GIVEN REQUEST:
Begin at the line that contains "0.33), 0.3, 0.4)", stop after the line that contains "for node in", and reproduce only that span, unaltered.

SUPPLIED RECORDS:
------

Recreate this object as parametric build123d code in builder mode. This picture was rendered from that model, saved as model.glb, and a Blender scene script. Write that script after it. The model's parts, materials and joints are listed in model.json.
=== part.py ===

------

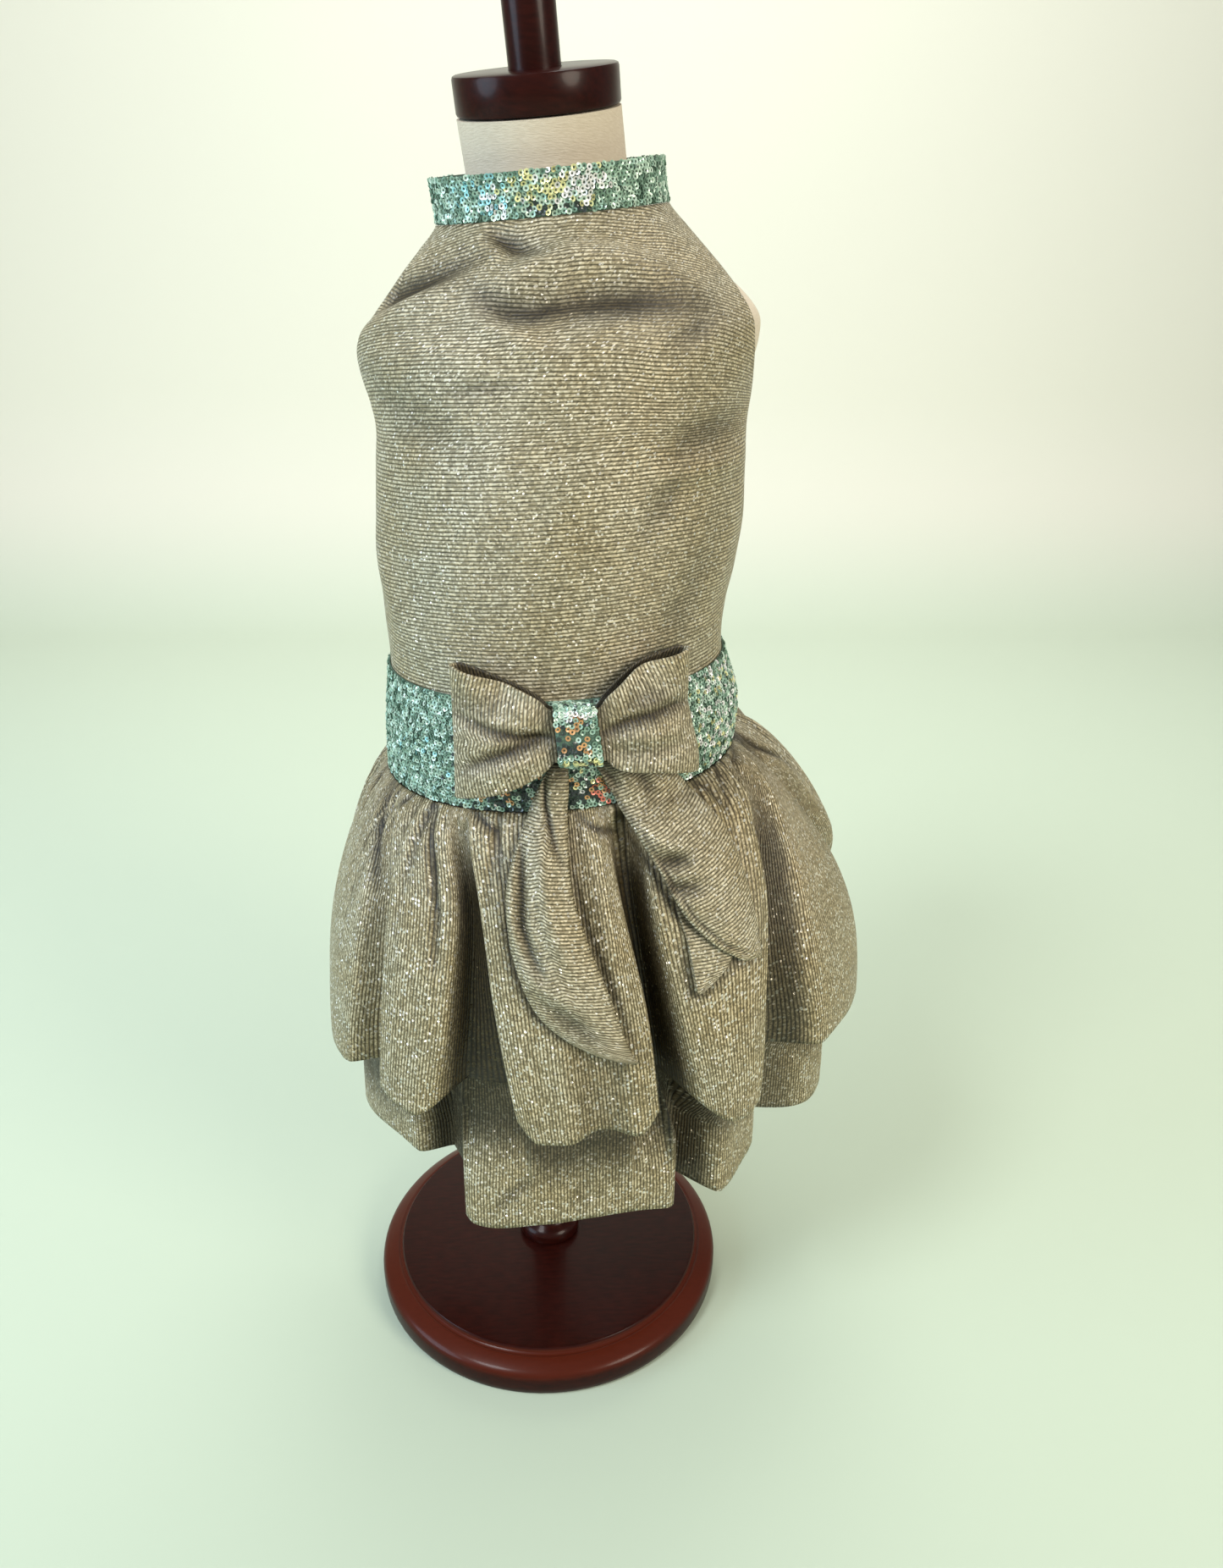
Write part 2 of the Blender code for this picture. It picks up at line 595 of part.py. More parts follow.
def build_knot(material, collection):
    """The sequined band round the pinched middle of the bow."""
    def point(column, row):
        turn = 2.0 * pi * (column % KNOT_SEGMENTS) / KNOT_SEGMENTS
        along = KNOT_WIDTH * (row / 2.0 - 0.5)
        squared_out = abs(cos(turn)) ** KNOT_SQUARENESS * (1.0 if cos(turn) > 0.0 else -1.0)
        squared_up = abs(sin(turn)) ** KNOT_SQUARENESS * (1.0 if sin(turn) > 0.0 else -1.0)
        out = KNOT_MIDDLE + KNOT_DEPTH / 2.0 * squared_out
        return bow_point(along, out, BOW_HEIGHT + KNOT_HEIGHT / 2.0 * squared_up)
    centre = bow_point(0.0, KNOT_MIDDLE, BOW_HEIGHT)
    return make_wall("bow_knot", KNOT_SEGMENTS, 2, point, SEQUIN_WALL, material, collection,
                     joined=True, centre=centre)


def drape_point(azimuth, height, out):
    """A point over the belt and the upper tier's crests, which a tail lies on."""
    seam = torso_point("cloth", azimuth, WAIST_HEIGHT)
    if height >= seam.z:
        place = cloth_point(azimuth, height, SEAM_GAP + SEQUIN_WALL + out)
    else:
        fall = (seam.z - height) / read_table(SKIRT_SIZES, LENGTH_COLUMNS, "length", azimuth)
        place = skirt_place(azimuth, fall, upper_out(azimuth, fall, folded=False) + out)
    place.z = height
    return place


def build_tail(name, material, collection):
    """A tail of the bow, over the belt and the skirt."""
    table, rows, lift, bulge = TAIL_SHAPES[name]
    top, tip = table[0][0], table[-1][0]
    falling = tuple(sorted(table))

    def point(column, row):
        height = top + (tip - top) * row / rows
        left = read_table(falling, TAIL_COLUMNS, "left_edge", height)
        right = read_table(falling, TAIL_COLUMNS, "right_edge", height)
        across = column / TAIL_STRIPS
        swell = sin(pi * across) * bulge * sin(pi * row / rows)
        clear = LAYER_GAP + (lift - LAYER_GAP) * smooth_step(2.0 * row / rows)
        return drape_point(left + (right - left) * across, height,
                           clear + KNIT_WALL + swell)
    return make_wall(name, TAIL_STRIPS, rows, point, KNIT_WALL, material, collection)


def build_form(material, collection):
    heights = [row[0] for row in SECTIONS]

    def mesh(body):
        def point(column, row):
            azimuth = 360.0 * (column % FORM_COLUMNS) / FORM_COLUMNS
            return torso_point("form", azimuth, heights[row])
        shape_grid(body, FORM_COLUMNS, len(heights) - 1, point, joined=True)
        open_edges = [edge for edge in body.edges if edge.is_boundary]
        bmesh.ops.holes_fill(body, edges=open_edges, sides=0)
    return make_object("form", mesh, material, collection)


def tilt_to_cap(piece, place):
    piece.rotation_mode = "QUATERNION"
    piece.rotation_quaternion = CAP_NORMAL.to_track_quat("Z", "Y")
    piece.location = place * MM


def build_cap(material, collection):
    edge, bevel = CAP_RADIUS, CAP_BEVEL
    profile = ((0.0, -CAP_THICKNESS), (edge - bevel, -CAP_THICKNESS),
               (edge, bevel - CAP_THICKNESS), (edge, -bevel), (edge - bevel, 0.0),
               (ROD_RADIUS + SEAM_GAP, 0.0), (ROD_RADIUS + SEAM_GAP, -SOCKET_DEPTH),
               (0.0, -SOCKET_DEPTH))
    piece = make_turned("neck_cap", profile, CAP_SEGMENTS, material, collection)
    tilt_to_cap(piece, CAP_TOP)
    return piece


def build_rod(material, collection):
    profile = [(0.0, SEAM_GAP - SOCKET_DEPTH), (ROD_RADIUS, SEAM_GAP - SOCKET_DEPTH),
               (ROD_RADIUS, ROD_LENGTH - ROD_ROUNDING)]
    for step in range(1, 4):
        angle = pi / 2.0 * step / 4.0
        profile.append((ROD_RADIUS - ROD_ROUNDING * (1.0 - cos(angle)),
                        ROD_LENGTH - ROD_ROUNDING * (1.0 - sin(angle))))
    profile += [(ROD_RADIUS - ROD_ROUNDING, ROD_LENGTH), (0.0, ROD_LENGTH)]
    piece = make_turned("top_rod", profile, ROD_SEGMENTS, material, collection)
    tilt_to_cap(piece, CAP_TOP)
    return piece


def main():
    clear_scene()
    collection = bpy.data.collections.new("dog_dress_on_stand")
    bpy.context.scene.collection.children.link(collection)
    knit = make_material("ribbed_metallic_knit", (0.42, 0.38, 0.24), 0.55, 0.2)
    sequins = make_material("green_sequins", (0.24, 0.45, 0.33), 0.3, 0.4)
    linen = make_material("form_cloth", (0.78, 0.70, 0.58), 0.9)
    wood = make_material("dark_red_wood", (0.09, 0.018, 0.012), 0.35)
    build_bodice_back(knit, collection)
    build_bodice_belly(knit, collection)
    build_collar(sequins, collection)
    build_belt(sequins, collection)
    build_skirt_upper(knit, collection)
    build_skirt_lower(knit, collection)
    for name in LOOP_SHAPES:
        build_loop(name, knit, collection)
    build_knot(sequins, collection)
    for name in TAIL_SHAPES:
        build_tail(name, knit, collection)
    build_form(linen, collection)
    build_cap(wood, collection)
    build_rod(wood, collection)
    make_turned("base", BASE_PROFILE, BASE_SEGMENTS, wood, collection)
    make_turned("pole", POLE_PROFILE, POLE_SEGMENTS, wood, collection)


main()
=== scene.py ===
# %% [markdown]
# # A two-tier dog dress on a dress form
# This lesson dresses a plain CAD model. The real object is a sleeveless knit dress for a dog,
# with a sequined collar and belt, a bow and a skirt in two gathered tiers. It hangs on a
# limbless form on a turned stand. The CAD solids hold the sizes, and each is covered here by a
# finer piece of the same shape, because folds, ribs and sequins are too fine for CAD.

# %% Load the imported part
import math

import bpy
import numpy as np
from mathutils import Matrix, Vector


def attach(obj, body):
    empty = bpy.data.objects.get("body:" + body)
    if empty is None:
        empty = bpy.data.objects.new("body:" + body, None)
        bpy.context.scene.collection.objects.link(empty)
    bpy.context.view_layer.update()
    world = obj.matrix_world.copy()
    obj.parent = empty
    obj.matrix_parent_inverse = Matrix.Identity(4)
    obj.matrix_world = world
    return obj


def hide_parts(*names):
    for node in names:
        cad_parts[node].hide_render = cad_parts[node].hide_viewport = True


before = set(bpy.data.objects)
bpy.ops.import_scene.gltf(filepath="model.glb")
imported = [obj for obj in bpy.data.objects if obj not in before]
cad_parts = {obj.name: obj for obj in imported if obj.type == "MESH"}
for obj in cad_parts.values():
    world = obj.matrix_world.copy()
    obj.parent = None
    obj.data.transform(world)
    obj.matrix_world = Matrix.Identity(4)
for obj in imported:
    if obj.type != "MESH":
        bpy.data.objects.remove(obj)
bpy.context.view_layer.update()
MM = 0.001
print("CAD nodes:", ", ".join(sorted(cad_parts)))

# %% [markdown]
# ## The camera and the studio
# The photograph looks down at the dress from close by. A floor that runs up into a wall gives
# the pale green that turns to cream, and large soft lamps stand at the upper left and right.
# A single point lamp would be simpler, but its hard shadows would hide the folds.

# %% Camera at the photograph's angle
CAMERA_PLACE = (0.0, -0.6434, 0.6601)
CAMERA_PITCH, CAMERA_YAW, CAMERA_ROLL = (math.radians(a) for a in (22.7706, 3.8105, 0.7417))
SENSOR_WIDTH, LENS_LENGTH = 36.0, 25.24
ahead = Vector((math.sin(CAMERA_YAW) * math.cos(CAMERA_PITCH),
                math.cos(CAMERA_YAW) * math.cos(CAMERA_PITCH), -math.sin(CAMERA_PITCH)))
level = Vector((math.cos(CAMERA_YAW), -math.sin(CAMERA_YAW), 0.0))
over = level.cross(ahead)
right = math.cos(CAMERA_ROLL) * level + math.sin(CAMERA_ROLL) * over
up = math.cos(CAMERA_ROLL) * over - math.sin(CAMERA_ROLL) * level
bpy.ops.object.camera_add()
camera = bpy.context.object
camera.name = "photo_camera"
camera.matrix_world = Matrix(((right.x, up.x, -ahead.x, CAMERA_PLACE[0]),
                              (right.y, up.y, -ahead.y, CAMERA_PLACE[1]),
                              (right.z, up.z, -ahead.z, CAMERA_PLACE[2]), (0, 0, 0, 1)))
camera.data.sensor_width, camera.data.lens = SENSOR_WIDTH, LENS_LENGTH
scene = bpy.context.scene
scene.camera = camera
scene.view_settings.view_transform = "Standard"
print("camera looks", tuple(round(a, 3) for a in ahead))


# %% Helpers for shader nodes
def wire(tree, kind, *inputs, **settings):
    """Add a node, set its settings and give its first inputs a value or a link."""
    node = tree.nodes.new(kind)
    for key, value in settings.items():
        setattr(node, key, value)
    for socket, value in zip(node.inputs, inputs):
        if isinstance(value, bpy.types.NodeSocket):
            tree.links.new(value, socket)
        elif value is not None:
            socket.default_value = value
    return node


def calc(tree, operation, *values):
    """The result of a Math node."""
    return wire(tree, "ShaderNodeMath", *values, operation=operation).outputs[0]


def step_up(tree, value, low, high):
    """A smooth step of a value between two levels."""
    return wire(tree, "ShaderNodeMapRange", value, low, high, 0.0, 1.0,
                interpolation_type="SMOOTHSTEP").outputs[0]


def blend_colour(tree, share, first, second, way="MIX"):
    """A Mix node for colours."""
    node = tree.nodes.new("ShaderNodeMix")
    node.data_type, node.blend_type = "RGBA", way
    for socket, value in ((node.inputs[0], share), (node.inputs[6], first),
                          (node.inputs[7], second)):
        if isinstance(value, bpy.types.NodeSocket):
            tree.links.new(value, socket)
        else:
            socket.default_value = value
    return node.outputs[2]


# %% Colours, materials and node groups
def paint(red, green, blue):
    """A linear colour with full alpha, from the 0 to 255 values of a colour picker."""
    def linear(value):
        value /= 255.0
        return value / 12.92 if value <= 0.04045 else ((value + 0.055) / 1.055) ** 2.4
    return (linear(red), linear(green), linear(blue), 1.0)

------

ANSWER TO THE PROBLEM:
    sequins = make_material("green_sequins", (0.24, 0.45, 0.33), 0.3, 0.4)
    linen = make_material("form_cloth", (0.78, 0.70, 0.58), 0.9)
    wood = make_material("dark_red_wood", (0.09, 0.018, 0.012), 0.35)
    build_bodice_back(knit, collection)
    build_bodice_belly(knit, collection)
    build_collar(sequins, collection)
    build_belt(sequins, collection)
    build_skirt_upper(knit, collection)
    build_skirt_lower(knit, collection)
    for name in LOOP_SHAPES:
        build_loop(name, knit, collection)
    build_knot(sequins, collection)
    for name in TAIL_SHAPES:
        build_tail(name, knit, collection)
    build_form(linen, collection)
    build_cap(wood, collection)
    build_rod(wood, collection)
    make_turned("base", BASE_PROFILE, BASE_SEGMENTS, wood, collection)
    make_turned("pole", POLE_PROFILE, POLE_SEGMENTS, wood, collection)


main()
=== scene.py ===
# %% [markdown]
# # A two-tier dog dress on a dress form
# This lesson dresses a plain CAD model. The real object is a sleeveless knit dress for a dog,
# with a sequined collar and belt, a bow and a skirt in two gathered tiers. It hangs on a
# limbless form on a turned stand. The CAD solids hold the sizes, and each is covered here by a
# finer piece of the same shape, because folds, ribs and sequins are too fine for CAD.

# %% Load the imported part
import math

import bpy
import numpy as np
from mathutils import Matrix, Vector


def attach(obj, body):
    empty = bpy.data.objects.get("body:" + body)
    if empty is None:
        empty = bpy.data.objects.new("body:" + body, None)
        bpy.context.scene.collection.objects.link(empty)
    bpy.context.view_layer.update()
    world = obj.matrix_world.copy()
    obj.parent = empty
    obj.matrix_parent_inverse = Matrix.Identity(4)
    obj.matrix_world = world
    return obj


def hide_parts(*names):
    for node in names:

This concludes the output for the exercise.